Stewart Jackson's Ten Minute Rule motion to curb EU free movement rights passed the first hurdle on its way to becoming law. Let's hope no one in government seriously considers it as official policy.
Conservative MP Stewart Jackson continues his campaign against "barking mad" European Union law which supports the free movement of people across EU borders.
The motion put forward today in parliament states that EU citizens are to be allowed to enter and live in the UK only if they have a prior job offer, no criminal record, are in good health and remain barred from claiming social benefits. While Private Members' Bills usually don't get far in parliament, this should be seen as a bellwether for moods in government circles which are determined to place greater impediments in the way of exercising rights available to citizens under EU law.
The Home Office has also made it known to be making plans to move against migration from parts of the EU most severely affected by the eurozone crisis if conditions continue to worsen. There are also strong signs of a campaign to ramp up public anxiety about the prospect of increased migration from the two most recent countries to accede to the Union, Bulgaria and Romania, when the transitional measures permitted to limit their rights to take employment in other member states lapses at the end of 2013. The Daily Mail has seen fit to publish headlines suggesting that '30 million' might be surging across borders during the course of 2014 as they flee from poor economic prospects in their home countries.

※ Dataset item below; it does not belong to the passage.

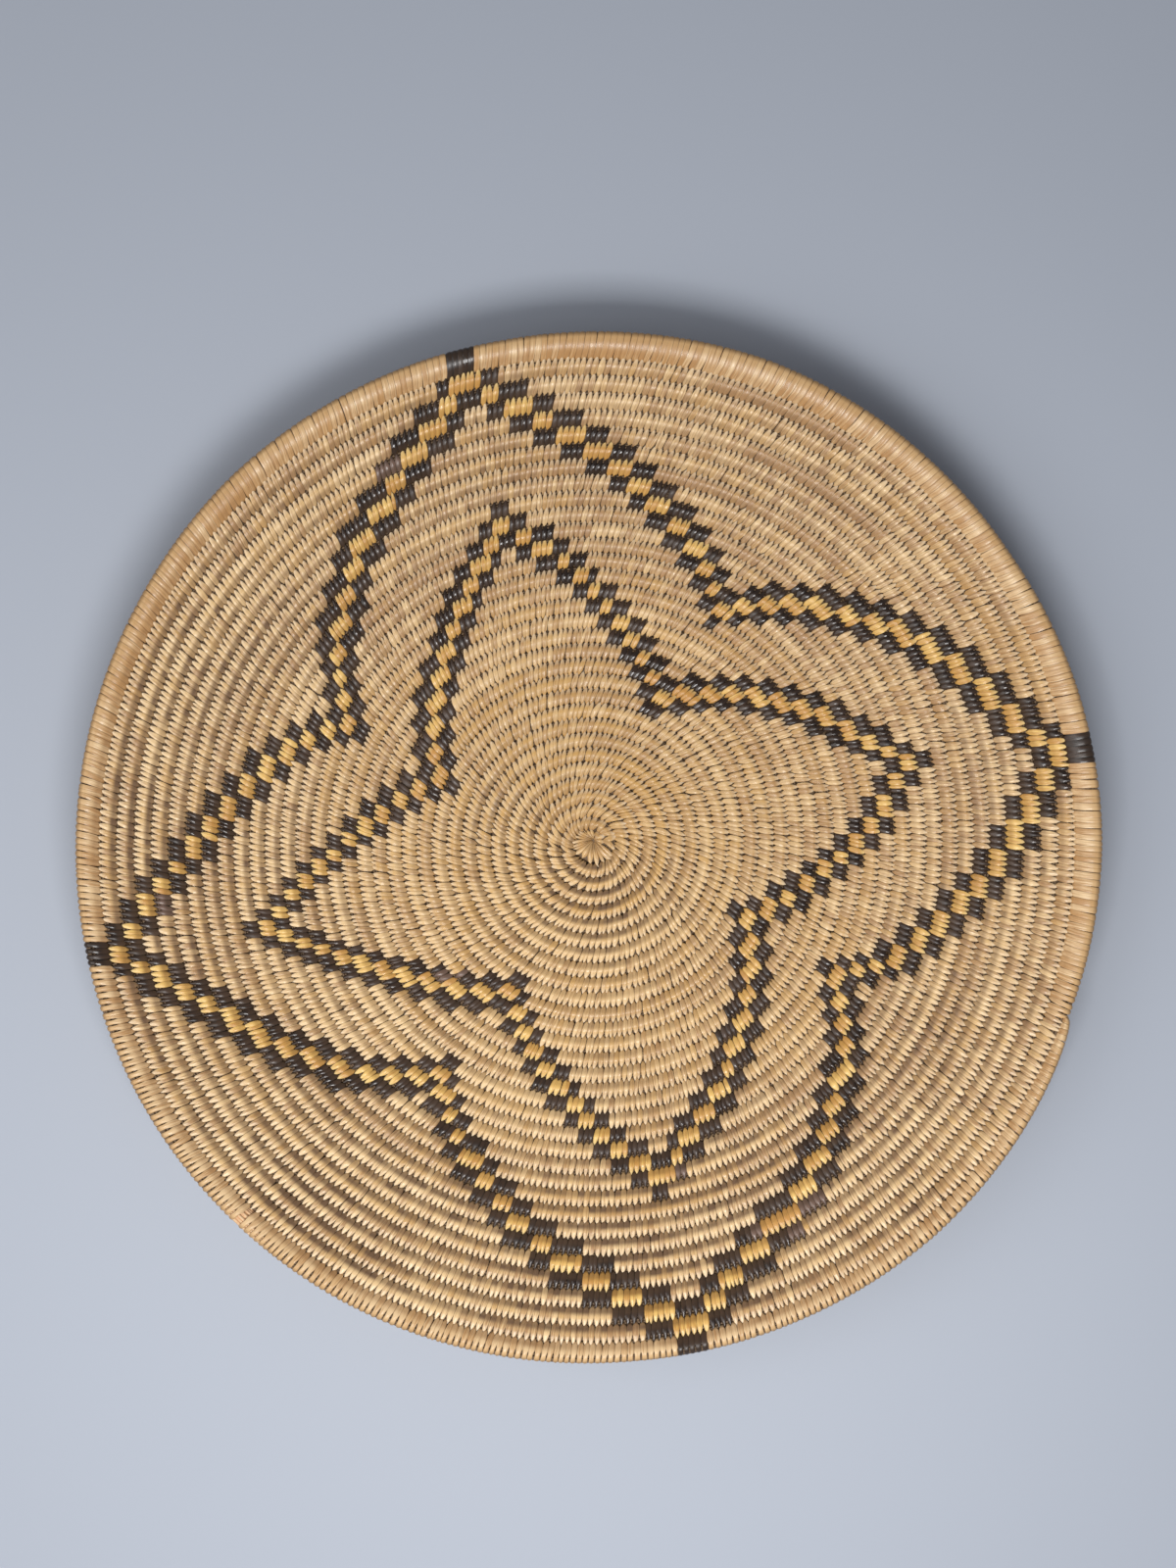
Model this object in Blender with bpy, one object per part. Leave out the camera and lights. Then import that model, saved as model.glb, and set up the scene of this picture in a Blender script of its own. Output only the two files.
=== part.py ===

Stewart Jackson has argued that existing EU law permits more "wriggle room" for governments to restrict free movement rights than has been acknowledged to date.
This seems improbable. There is now more than 40 years of binding law on the issue, based on EU directives and regulations and the case law at national and European Court level which have secured the unimpeachable fact that citizens of member states are entitled to live and work in all countries of the Union after the completion of accession procedures.
There are circumstances in which governments can deny these rights to individuals on grounds of 'public policy, public security and public health', but what is possible in the way of restrictions is defined in pretty precise terms of existing EU directive.
Unless a drastic revision of this law takes place with the agreement of the governments of all 27 member states, or the UK leaves the EU, the current regulations simply would not permit national authorities to limit free movement rights to the groups which the Home Office and Mr Jackson appear to have in mind.
Neither should they. An estimated eight million EU citizens live in member states other than that of their own nationality. Their movement across borders has followed the line of the development of the single market, which even the most die-hard Tory euro-sceptic is keen to stress they want to preserve beyond the date of a British withdrawal from the social and political aspects of the Union. UK citizens are amongst the biggest beneficiaries of free movement rights, with the Oxford University-based Migration Observatory recording 1.4 million Brits living in other member states.
One also has to wonder what would happen to the UK's immigration control system if they found that they had to uphold the type of tight regulation and control assumed by Stewart Jackson's bill. The business of checking that EU migrants have jobs to come to, were in good health, and had sufficient resources to avoid becoming a charge on public funds strongly suggests that a pre-entry visa system would have to be put in place to ensure that only people who met these conditions were let in.
According to the Office for National Statistics, 180,000 EU citizens came to the UK in the 12 months up to June 2011 in categories that qualified as long-term migrants. The imposition of visa checking duties on this group would add considerably to the 500,000 non-EU migrants (most of them international students) who currently arrive in the UK in a typical year and who require a visa. Has Mr Jackson and his supporters considered the huge increases that would be required in UK Border Agency staff, checking applications from EU nationals, issuing visas and, if refusing them, arranging for their appeals to be heard in the relevant courts?
What would be the situation as UK ports of entry, where anyone holding an EU passport is now waved through on the basis of a perfunctory check? Around 40% of the 70 million people travelling through Heathrow alone each year come from another EU country. The task of distinguishing between mere visitors and those coming to work would be an onerous burden on an airport which is already struggling to operate with reasonable efficiency.
The abrupt re-imposition of immigration controls on EU nationals in the way envisioned in Mr Jackson's bill seems to be a terribly harsh cure for whatever illnesses are believed to arise from the current exercise of free movement rights. This is, as former Europe minister Denis Macshane put it, an attempt by some MPs to break apart the UK's relationship with the EU.
Fortunately, this is not an official government bill and it may flounder as most Private Members Bills do at its Second Reading (due to be held on the 14th December). However, we have to hope that other more influential figures in the government and opposition are not seduced to take it up as an official line.